Мать вышла курить на кухню. Когда Ладька вернулся вечером со двора, мать все еще курила на кухне.
– А чего поесть, мам?
– Ну да, поесть, – повторила мать и тряхнула головой. – Открой банку шпрот или ветчины, или еще чего там есть.
«Чего там есть» – это нижняя полка в комнате в буфете, куда складывались «дефициты», как говорила мать. Все, что удалось отхватить в очередях тех скудных лет, и еще заначки из продуктовых заказов. Все береглось на праздники и даты – дни рождения, Новый год, майские и октябрьские.
Ладька не поверил своему счастью и рванул в комнату, пока мать не передумает и не отварит вермишель или разжарит картошку в мундире.
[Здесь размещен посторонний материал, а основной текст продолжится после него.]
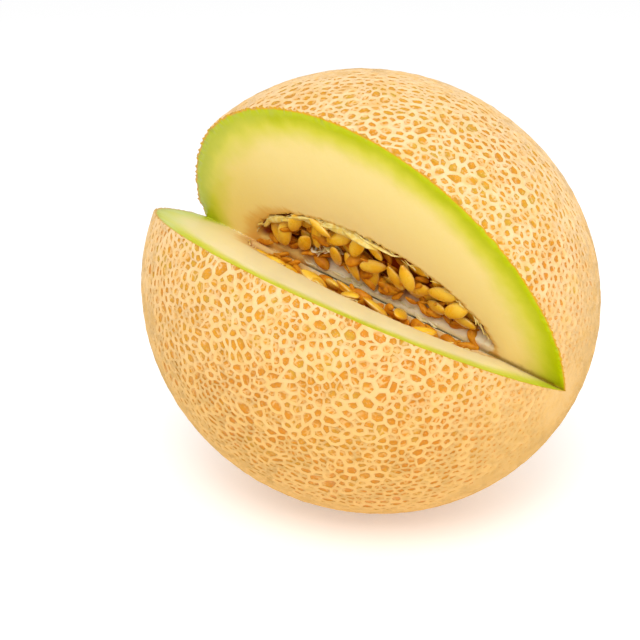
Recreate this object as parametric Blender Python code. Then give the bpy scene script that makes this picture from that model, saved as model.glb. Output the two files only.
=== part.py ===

Радость, наверное, какая-то, мелькнуло у Ладьки в голове. Он лихорадочно перебирал отложенные баночки. Либо бате премию дали, либо вообще ордер на отдельную квартиру, хорошо бы в Черемушках, куда уже переехал закадычный дружок Толик Смирнов.
Ладька нахально выбрал большую банку колбасного фарша и еще венгерское лечо в томате. Мать по-прежнему стояла на кухне лицом к окну. Он торопливо сорвал с банок крышки и ложкой стал выковыривать бледно-розовый фарш.
– Хлеб возьми, – не оборачиваясь, бросила мать. Когда первое чувство голода прошло, Ладька буркнул матери:
– Сама-то поешь. Она махнула рукой:
– Иди спать.
Ладька икнул, довольный, и пошел к себе в комнату. Уже на пороге он крикнул:
– А что, праздник, мам, какой?
– Праздник, – кивнула мать. И, помолчав, добавила: – Твой отец от нас ушел. К Ритке на четвертый этаж. Вот и весь праздник.
– Ну и шутки у вас, боцман! – разозлился Ладька.
Заснул он быстро и легко, но почему-то ночью проснулся и тихонько подошел к смежной родительской комнате, аккуратно приоткрыл дверь и увидел сидящую на кровати мать в белой и длинной ночнушке, с распущенными по плечам волосами. Отца рядом не было, и тут до Ладьки дошло, что все это самая настоящая и страшная правда. Он почему-то побоялся окликнуть мать, и тихонько забрался к себе в кровать, и начал кое-что припоминать. Как, например, на Восьмое марта отец, думая, что Ладька спит, спрятал маленькую бархатную красную коробочку под диванный валик – ночью Ладька валик приподнял и открыл коробочку, там лежало тоненькое золотое колечко с розовым камушком, похожим на леденец. Еще тогда Ладька засомневался, что колечко влезет на крупную материну руку, но за мать был рад, да и за отца тоже – что тот сообразил. Но на Восьмое марта отец подарил матери почему-то букет мимозы и зефир в шоколаде. А вот подарка в виде бархатной коробочки почему-то не было.